Work instructions - Pull out from the material below all lines with "scene".

Rows -
────
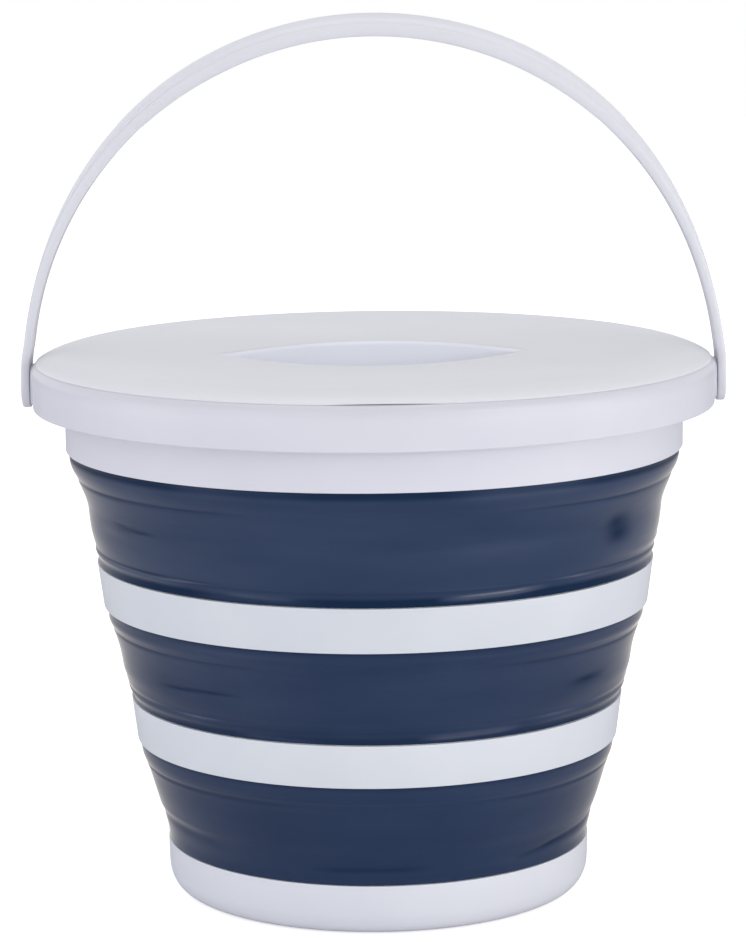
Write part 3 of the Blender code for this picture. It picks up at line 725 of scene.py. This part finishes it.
────
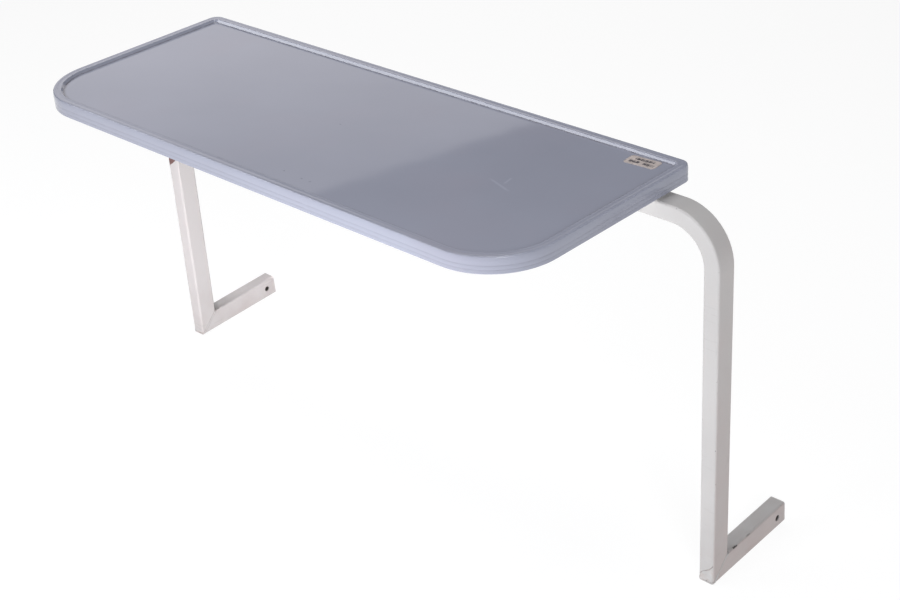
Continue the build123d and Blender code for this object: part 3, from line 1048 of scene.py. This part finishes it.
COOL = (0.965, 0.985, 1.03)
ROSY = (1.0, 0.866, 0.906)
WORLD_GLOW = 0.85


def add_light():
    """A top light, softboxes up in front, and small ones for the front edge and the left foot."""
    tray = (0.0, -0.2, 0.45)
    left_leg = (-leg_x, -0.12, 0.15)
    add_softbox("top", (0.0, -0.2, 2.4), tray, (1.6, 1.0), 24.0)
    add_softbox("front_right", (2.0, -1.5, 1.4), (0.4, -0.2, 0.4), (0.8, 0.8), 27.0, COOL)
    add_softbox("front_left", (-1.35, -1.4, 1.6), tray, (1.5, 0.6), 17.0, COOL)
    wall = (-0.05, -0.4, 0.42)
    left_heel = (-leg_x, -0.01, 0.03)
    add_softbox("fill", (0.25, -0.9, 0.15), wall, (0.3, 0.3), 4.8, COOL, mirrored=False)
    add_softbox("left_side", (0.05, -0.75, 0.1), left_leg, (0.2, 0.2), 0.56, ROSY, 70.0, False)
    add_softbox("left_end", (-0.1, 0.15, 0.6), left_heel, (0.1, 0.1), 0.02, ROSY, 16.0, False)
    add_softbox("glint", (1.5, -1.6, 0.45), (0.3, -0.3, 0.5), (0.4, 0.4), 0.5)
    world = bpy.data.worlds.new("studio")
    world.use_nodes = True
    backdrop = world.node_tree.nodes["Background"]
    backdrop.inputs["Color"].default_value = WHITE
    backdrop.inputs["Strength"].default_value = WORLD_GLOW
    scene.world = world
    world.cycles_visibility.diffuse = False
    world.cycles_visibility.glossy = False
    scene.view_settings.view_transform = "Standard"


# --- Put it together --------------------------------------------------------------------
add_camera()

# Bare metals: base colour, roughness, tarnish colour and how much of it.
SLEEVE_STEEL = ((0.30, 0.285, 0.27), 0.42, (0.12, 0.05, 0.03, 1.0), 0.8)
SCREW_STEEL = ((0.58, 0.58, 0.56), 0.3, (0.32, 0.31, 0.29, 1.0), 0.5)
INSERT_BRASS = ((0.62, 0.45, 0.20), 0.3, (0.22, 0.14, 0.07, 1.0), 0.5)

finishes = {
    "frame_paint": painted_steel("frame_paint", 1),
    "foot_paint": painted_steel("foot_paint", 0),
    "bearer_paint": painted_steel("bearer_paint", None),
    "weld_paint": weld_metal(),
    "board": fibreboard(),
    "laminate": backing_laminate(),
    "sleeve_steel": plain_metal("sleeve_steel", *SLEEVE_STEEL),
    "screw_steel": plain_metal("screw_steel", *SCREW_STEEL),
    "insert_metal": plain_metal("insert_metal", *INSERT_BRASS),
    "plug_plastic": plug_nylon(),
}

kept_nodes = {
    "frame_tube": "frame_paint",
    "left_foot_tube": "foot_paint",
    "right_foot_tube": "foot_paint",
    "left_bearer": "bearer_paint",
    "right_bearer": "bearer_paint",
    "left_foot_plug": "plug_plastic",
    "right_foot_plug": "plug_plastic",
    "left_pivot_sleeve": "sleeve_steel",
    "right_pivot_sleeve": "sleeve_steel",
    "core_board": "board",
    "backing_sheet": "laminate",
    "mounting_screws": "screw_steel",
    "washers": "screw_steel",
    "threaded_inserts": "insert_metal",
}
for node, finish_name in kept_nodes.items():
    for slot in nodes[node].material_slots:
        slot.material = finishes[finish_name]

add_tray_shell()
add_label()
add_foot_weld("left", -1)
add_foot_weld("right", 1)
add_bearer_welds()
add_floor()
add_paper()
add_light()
────
Exercise solution -
Write part 3 of the Blender code for this picture. It picks up at line 725 of scene.py. This part finishes it.
Continue the build123d and Blender code for this object: part 3, from line 1048 of scene.py. This part finishes it.
    scene.world = world
    scene.view_settings.view_transform = "Standard"